Tuesday, April 28, 2009

OBT visit's the Doernbecher Hospital

Hello Everyone...

On Sunday April 26th we wrapped our Left Unsaid program at the Newmark Theater. Though we were all exhausted a group of 10 dancers set off to the Doernbecher Hospital on Monday to visit the children and make them smile. With tutu's in hand we set off in a caravan to the Hospital with John Ulsh, Roslyn Barnfield and Kathy Scoggins excited to see the kids. I was a little nervous because of personal reasons that being at the hospital may be overwhelming and emotional, but after seeing the kids I couldn't wipe the smile off my face.

We split into two groups of 5, one group visited the children in the Cancer wing, while the other group went to the surgical acute care wing. I was in the surgical acute care wing with Anne, Steven, Leta and Brennan. We visited kids from age 8-16, and even though the 16 year old boy may not have had the same experience as the 8 year old girl it still brought a smile to his face. Kathy Scoggins and Emily Russell put together wonderful coloring books that the kids loved, and we also brought along brand new pointe shoes that the kids could play with. The other group consisted of Janel, Olga, Lucas, Julia and Grace. I know that the first room they visited was a little girl who jumped to her feet and squealed as soon as they walked in. If all we did was distract them from what they're going through for 5 minutes then we did our job, hopefully they'll remember this forever as I know all of us will.


Tuesday, April 21, 2009

Step Right Up!

Did you know that now you don't have to wait for performances to purchase OBT dancers' autographed ballet shoes? We've set up a page on our website where you can select the dancer whose shoes you'd like to have, the number of pairs, and even request shoes from specific ballets or roles. We'll send the shoes directly to you, and you'll be helping us put a dent in the amazingly large cost of keeping us on pointe. (And keep in mind that you can order mens' shoes, too, of course!).


Sunday, April 19, 2009

Four Down

We're four shows into the ten-performance run and are taking a day off tomorrow!

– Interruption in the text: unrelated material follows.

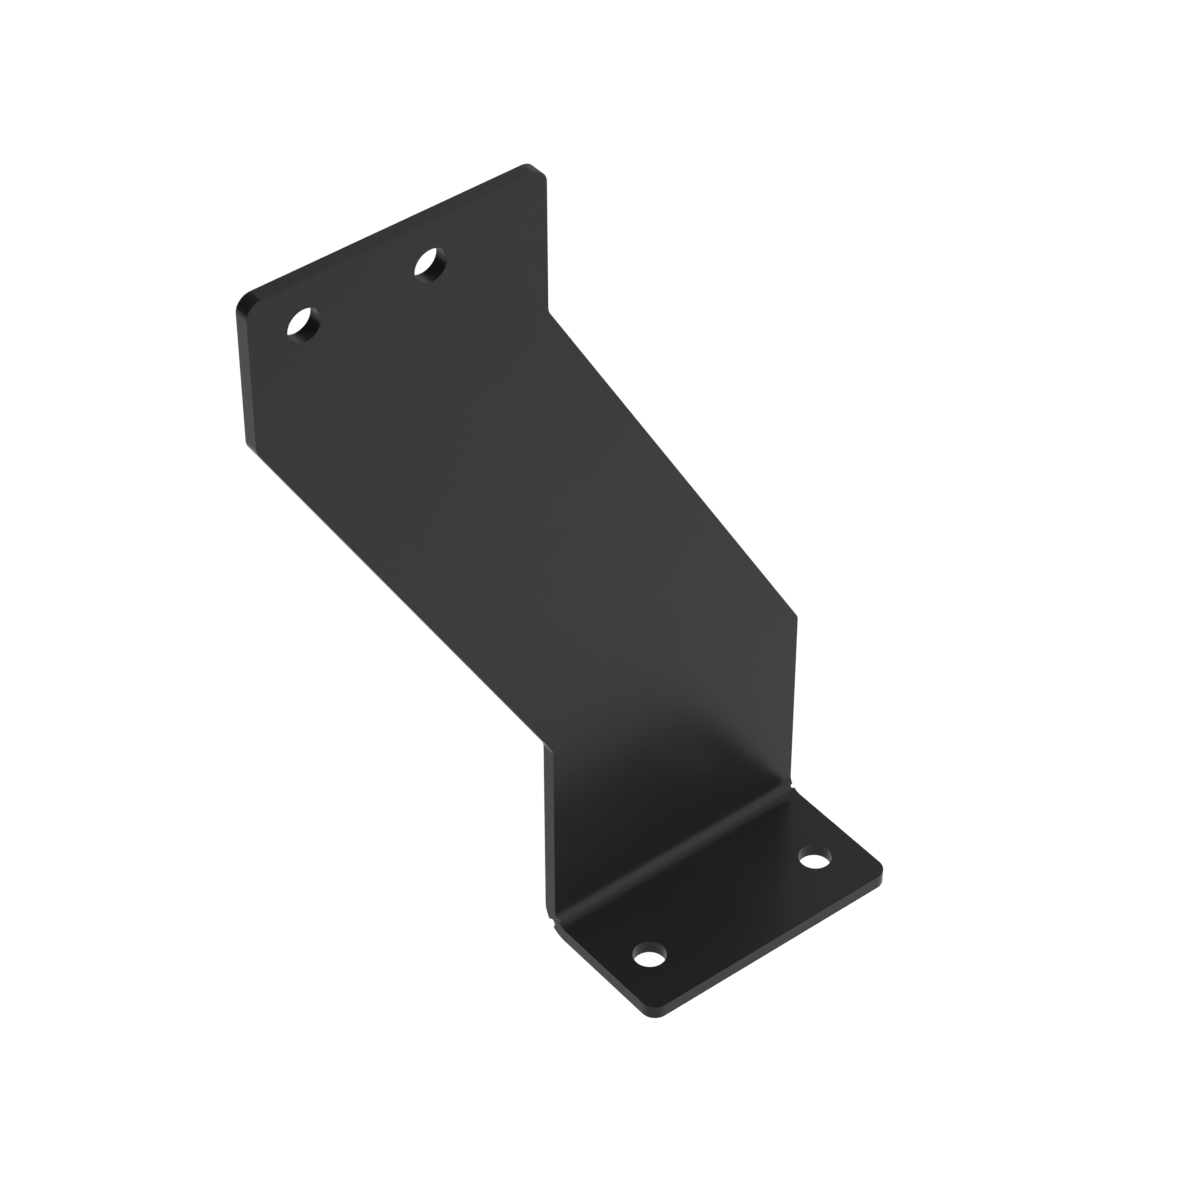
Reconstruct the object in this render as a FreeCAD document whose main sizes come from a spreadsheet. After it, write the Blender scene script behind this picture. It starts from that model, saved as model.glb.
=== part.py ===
"""Step bracket: one steel plate, cut with a sideways step and folded once.

Millimetres, +Z up. The origin is midway between the two bolt holes of the tab, on
the back face of the plate, which is the face that lies against the frame. Going
down, the plate steps sideways to +X, and at its foot it is folded forward to -Y.
"""
import FreeCAD, Part
import math
import os

import Sketcher

Vector = FreeCAD.Vector
Rotation = FreeCAD.Rotation
Placement = FreeCAD.Placement

# Each driving dimension: its name, its value and what it measures.
SIZES = (
    ("width", 100.0, "width of the tab, of the web under the step and of the flange"),
    ("thickness", 5.0, "thickness of the plate"),
    ("clear_height", 300.0, "from the flange's top face up to the tab's top edge"),
    ("tab_height", 50.0, "height of the straight tab above the step"),
    ("side_step", 100.0, "how far the plate steps sideways"),
    ("slant_angle", 30.0, "slanted edges from the vertical, in degrees"),
    ("flange_reach", 50.0, "from the web's front face to the flange's front edge"),
    ("bend_radius", 5.0, "inside radius of the fold"),
    ("corner_radius", 5.0, "outer corners of the tab and of the flange"),
    ("step_radius", 5.0, "the four corners of the sideways step"),
    ("bolt_diameter", 10.0, "bolt that passes through each hole"),
    ("bolt_clearance", 1.0, "hole diameter less bolt diameter"),
    ("tab_bolt_spacing", 42.0, "between the two holes of the tab"),
    ("tab_bolt_inset", 18.0, "from the tab's left edge to its nearer hole"),
    ("tab_bolt_drop", 15.0, "from the tab's top edge down to its holes"),
    ("flange_bolt_spacing", 70.0, "between the two holes of the flange"),
    ("flange_bolt_setback", 20.0, "from the flange's front edge back to its holes"),
    ("notch_radius", 1.0, "half-round notch in the flat plate, at each end of the fold line"),
    ("neutral_share", 0.38, "depth of the fold's neutral line, as a share of the thickness"),
)

# Places on the plate and sizes that follow from others, as the sheet's formulas.
TAB_LEFT = "(-Sizes.tab_bolt_inset - Sizes.tab_bolt_spacing / 2)"
WEB_LEFT = f"({TAB_LEFT} + Sizes.side_step)"
FLANGE_MIDDLE = f"({WEB_LEFT} + Sizes.width / 2)"
TAB_TOP = "(Sizes.tab_bolt_drop)"
TAB_FOOT = f"({TAB_TOP} - Sizes.tab_height)"
STEP_DROP = "(Sizes.side_step / tan(Sizes.slant_angle))"
FLANGE_TOP = f"({TAB_TOP} - Sizes.clear_height)"
FLANGE_FRONT = "(-Sizes.thickness - Sizes.flange_reach)"
FLANGE_BOLT_Y = f"({FLANGE_FRONT} + Sizes.flange_bolt_setback)"
FOLD_AXIS_Y = "(-Sizes.thickness - Sizes.bend_radius)"
FOLD_AXIS_Z = f"({FLANGE_TOP} + Sizes.bend_radius)"
FOLD_OUTSIDE = "(Sizes.bend_radius + Sizes.thickness)"
HOLE_RADIUS = "((Sizes.bolt_diameter + Sizes.bolt_clearance) / 2)"
NEUTRAL_RADIUS = "(Sizes.bend_radius + Sizes.neutral_share * Sizes.thickness)"
NOTCH_HALF_ANGLE = f"(Sizes.notch_radius / {NEUTRAL_RADIUS} * 180 / pi)"

FOLD_ANGLE = 90.0
# The notch's cutter starts this share inside the fold, and ends as far outside it.
NOTCH_OVERCUT = 0.1

# The ends and centre of a sketch's edges, and its origin, as constraints name them.
START, END, CENTRE = range(1, 4)
ORIGIN = (-1, START)


def add_sizes(doc):
    """Put the driving dimensions in a sheet, one named cell each."""
    sheet = doc.addObject("Spreadsheet::Sheet", "Sizes")
    for row, (name, value, meaning) in enumerate(SIZES, start=1):
        sheet.set(f"A{row}", name)
        sheet.set(f"B{row}", str(value))
        sheet.set(f"C{row}", meaning)
        sheet.setAlias(f"B{row}", name)
    doc.recompute()


def number(item, formula):
    """Work out one of the sheet's formulas."""
    return float(item.Document.Sizes.evalExpression(formula))


def datum(body, role):
    """One of the body's own origin planes or axes."""
    return next(item for item in body.Origin.OriginFeatures if item.Role == role)


def add_sketch(body, plane_role, name):
    """Start a sketch on one of the body's own origin planes."""
    sketch = body.newObject("Sketcher::SketchObject", name)
    sketch.AttachmentSupport = [(datum(body, plane_role), "")]
    sketch.MapMode = "FlatFace"
    return sketch


def rule(sketch, kind, *places):
    """Add a rule without a size, such as horizontal, tangent or equal."""
    sketch.addConstraint(Sketcher.Constraint(kind, *places))


def dimension(sketch, kind, *places, name, size):
    """Add a dimension whose value is bound to the sheet."""
    index = sketch.addConstraint(Sketcher.Constraint(kind, *places, number(sketch, size)))
    sketch.renameConstraint(index, name)
    sketch.setExpression(f"Constraints.{name}", size)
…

Thanks to all our audiences this weekend--- the enthusiastic, yet thoughtful responses we got from you at each performance was gratifying and reassuring. I think I can say that we all feel re-invigorated and ever more committed to keeping Portland a city with a deeply passionate ballet company that pushes its audiences to think, consider, and explore their lives and the world they live in.

Thank you! See you next weekend!

Wednesday, April 8, 2009

There are a lot of little tiny leotards lined up in the hall outside wardrobe:

That's a sign that Circus Polka is coming up very soon. Just imagine those leos on as many little girls, add on ponytails and tiny little tutus...
Be sure not to miss the annual School of Oregon Ballet Theater spring performance in just a few weeks! In addition to the perennial favorite, Circus Polka, the students will be performing several other ballets that show off their remarkable talent and polish, including one of my favorite Balanchine ballets, Allegro Brillante.

Friday, April 3, 2009


A correction: I made a typo in the link to William Forsythe's Synchronous Object project. Here's the correct address:

Wednesday, April 1, 2009

Why Big Art Matters in Bad Times

If you aren't already familiar with Barry Johnson's fantastic  "Portland Arts Watch" blog on oregonlive.com, it's a great one to bookmark.  

He just posted a very salient essay encouraging support for the city's large arts organizations.  You can read it here. 


While OBT is working on reprising The Vertiginous Thrill of Exactitude, one of William Forsythe's best-known ballets, the choreographer himself has been working on a cutting-edge project that could change the face of modern ballet and its relationship to disciplines not commonly associated with dance choreography. As explained in the New York Times this past Sunday, "Synchronous Objects for One Flat Thing, reproduced" was publicly unveiled today--- not on stage in a theater, but on the internet. See it here: https://synchronousobjects.osu.edu/.

Forsythe's collaboration with the Ohio State University's program for Dance and Technology and its Advanced Computing Center developed from his interest in moving choreography "from dance to data to objects" while continuing to develop his signature explorations in counterpoint and epaulment. To me, the most beautiful and exciting thing about this new project is its potential implications for the field of dance. For dance choreography to be seen and used as a developmental tool, a practical inspiration to architects, designers, computer engineers and graphic artists would be not just hugely validating for an art form somtimes maligned as stodgy or unuseful, but would push those of us in this field to continue expanding the boundaries of what we are doing while maintaining true to our classical roots.